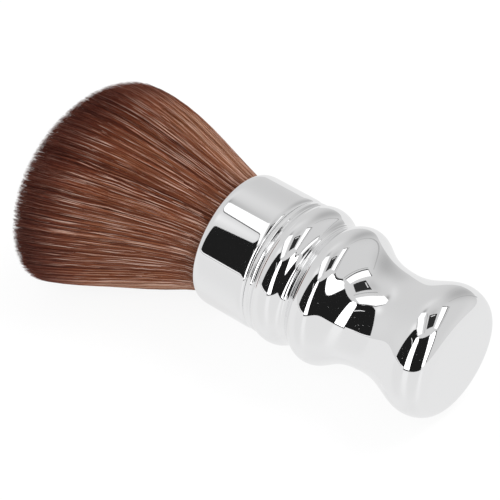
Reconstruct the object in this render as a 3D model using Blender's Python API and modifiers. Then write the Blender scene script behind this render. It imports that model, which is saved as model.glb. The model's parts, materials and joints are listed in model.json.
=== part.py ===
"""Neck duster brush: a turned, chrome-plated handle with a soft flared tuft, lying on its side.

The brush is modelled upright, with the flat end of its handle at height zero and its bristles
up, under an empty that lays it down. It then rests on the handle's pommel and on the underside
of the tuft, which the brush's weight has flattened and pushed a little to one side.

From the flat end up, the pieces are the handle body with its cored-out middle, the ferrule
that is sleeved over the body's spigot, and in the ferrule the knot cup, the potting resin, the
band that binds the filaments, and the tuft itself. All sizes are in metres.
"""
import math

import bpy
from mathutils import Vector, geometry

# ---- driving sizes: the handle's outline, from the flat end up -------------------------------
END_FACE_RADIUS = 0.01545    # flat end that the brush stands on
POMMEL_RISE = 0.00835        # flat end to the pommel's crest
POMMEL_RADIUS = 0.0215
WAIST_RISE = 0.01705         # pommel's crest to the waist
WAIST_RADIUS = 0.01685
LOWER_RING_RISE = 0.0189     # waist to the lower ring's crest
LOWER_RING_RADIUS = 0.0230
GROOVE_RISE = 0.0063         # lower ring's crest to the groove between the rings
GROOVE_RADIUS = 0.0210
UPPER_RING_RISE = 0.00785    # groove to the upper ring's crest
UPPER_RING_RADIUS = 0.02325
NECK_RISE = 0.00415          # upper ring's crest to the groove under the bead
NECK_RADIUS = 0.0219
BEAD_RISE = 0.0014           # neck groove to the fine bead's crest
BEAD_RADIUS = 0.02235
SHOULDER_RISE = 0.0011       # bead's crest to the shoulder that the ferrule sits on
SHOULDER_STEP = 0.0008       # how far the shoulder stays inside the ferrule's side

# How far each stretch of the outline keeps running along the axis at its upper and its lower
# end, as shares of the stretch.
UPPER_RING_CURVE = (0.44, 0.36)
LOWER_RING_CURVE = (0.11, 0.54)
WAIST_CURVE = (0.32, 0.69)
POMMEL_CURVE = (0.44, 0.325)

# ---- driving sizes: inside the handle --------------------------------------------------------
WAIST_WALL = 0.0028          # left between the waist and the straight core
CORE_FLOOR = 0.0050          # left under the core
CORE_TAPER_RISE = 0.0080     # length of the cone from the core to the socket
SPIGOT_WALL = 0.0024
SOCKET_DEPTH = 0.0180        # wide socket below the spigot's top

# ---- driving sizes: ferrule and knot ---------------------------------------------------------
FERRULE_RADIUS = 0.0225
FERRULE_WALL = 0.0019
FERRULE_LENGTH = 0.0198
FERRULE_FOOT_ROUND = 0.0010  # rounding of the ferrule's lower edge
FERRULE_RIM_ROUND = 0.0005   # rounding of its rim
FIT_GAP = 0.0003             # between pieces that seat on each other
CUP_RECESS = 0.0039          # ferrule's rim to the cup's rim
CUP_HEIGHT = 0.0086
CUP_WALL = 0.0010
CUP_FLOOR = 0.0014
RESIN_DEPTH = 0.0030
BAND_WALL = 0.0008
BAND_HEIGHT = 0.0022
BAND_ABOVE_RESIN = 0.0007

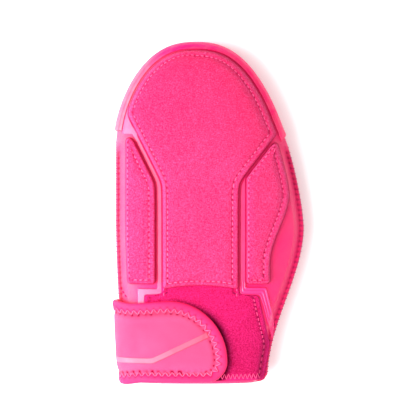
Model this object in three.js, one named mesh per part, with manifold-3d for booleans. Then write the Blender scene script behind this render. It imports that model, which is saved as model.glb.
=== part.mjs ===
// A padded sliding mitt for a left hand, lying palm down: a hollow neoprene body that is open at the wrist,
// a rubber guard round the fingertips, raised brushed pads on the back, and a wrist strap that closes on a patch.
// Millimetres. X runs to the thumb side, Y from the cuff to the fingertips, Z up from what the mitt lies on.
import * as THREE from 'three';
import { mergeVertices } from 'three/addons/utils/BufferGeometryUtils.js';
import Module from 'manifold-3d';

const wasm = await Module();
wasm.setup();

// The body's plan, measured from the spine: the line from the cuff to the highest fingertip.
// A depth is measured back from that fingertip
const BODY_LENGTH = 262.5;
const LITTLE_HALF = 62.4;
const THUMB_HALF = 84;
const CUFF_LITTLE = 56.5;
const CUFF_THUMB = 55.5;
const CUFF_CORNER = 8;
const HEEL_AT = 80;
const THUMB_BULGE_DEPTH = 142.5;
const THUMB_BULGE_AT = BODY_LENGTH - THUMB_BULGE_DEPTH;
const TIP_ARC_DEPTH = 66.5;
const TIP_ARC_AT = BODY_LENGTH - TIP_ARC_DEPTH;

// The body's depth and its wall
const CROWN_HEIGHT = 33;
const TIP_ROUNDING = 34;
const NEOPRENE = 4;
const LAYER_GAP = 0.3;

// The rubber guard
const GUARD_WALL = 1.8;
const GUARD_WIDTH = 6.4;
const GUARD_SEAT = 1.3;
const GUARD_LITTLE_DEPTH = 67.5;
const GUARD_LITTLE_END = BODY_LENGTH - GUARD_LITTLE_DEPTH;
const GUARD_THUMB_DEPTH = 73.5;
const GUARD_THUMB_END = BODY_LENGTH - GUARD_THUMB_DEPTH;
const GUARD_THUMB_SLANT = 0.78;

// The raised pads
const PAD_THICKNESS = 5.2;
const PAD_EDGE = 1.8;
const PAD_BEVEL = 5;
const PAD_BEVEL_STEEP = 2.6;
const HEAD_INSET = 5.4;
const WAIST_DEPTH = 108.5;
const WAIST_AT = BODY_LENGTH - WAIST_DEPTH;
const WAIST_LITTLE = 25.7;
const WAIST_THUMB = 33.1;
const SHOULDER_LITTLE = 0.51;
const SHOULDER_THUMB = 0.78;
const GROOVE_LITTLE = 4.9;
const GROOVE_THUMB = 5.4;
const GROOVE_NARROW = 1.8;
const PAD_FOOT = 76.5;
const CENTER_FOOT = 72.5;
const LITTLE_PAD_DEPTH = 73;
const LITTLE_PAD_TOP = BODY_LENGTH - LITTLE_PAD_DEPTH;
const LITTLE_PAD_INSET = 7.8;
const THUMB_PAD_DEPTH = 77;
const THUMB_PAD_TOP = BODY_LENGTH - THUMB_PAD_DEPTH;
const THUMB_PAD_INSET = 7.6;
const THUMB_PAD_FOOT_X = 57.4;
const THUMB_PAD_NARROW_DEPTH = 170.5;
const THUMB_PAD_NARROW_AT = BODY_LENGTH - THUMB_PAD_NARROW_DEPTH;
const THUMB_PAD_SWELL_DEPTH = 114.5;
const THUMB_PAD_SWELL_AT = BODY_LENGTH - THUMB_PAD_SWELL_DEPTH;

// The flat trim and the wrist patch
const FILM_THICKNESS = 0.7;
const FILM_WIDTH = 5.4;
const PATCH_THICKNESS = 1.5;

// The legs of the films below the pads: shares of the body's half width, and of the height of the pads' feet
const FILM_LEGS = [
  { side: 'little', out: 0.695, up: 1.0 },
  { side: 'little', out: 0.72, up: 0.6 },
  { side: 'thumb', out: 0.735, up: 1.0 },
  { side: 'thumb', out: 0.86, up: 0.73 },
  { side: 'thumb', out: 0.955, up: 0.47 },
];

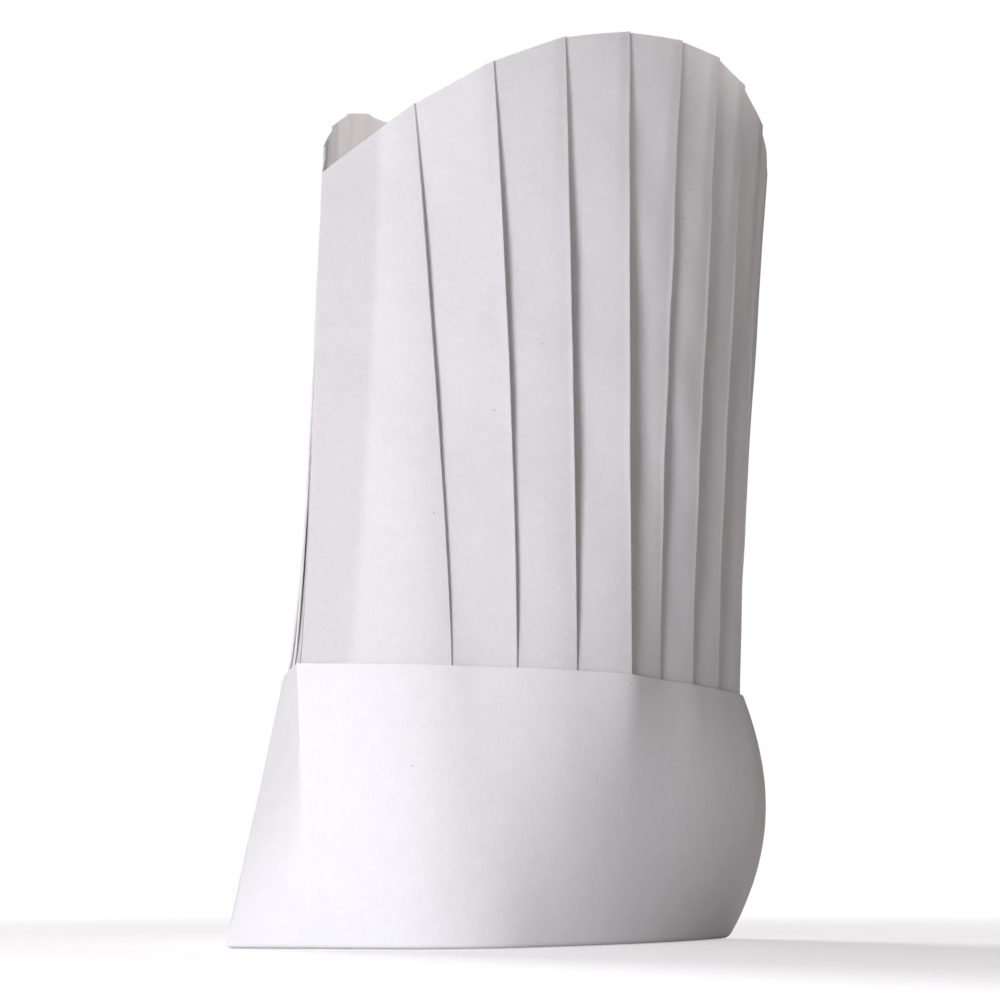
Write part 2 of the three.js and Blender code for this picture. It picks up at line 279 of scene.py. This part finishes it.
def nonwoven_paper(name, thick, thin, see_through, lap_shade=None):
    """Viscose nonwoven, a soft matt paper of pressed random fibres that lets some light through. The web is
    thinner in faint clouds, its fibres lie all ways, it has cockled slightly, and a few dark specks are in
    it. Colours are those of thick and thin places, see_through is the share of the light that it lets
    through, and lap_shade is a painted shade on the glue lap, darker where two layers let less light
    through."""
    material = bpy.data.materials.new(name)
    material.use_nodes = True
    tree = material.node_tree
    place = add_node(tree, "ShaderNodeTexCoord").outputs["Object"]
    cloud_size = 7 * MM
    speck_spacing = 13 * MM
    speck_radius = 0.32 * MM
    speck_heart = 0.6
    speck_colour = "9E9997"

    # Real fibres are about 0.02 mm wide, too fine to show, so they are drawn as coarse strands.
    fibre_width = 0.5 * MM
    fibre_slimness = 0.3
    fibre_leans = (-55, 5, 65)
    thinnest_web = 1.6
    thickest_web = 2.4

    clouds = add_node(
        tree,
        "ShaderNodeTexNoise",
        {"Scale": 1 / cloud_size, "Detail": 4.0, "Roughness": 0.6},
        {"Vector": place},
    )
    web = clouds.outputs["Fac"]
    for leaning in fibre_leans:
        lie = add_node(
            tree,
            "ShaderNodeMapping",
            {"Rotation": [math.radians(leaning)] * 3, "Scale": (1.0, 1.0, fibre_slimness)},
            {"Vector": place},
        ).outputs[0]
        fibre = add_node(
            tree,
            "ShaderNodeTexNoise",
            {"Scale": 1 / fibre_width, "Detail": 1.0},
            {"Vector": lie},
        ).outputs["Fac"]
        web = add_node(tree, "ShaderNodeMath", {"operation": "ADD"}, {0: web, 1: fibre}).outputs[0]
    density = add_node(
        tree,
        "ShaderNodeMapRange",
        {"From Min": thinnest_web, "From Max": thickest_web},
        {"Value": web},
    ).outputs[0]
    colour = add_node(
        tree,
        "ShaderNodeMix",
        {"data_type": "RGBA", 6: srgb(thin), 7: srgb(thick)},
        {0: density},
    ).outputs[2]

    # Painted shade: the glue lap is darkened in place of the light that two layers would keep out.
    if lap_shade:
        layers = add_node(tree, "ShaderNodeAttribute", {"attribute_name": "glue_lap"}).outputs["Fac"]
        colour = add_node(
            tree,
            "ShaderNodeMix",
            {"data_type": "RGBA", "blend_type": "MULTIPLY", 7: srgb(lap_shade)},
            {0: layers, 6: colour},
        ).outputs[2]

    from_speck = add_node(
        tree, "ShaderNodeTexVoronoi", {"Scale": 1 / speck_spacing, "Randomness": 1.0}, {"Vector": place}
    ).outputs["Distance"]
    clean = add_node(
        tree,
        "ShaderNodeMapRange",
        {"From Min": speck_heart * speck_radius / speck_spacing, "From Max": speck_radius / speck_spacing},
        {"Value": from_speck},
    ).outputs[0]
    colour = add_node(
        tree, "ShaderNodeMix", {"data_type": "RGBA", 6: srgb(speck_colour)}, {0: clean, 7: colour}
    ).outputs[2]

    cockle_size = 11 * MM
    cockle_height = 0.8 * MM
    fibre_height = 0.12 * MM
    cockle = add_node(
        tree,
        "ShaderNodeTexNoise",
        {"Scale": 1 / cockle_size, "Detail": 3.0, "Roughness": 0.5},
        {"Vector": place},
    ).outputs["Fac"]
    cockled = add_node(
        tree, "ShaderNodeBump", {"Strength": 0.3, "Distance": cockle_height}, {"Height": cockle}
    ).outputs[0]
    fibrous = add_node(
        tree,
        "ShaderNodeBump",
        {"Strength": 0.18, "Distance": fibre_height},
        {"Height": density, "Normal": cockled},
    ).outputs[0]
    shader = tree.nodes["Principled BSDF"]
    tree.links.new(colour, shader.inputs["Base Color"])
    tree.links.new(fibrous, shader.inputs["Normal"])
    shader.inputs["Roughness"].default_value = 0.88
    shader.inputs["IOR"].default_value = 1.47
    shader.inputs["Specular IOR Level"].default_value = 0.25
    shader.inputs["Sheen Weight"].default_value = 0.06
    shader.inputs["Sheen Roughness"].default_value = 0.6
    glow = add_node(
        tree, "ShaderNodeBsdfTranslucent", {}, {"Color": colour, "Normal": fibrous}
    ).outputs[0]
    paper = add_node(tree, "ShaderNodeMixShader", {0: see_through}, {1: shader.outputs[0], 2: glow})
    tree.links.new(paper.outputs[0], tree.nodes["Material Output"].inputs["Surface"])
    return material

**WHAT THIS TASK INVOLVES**
Return exactly the leading lines of the listing, stopping after the line in which "from mathutils import Vector, geometry" occurs.

**SOLUTION BELOW**
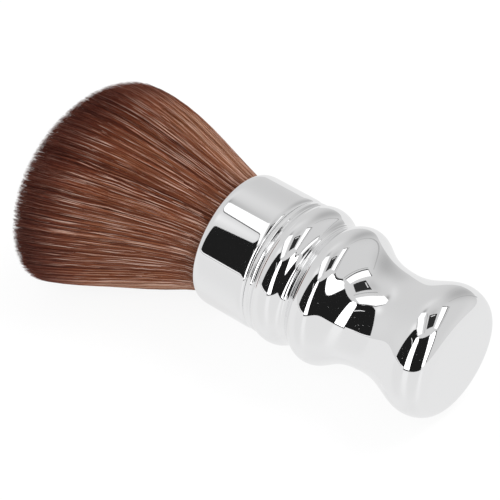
Reconstruct the object in this render as a 3D model using Blender's Python API and modifiers. Then write the Blender scene script behind this render. It imports that model, which is saved as model.glb. The model's parts, materials and joints are listed in model.json.
=== part.py ===
"""Neck duster brush: a turned, chrome-plated handle with a soft flared tuft, lying on its side.

The brush is modelled upright, with the flat end of its handle at height zero and its bristles
up, under an empty that lays it down. It then rests on the handle's pommel and on the underside
of the tuft, which the brush's weight has flattened and pushed a little to one side.

From the flat end up, the pieces are the handle body with its cored-out middle, the ferrule
that is sleeved over the body's spigot, and in the ferrule the knot cup, the potting resin, the
band that binds the filaments, and the tuft itself. All sizes are in metres.
"""
import math

import bpy
from mathutils import Vector, geometry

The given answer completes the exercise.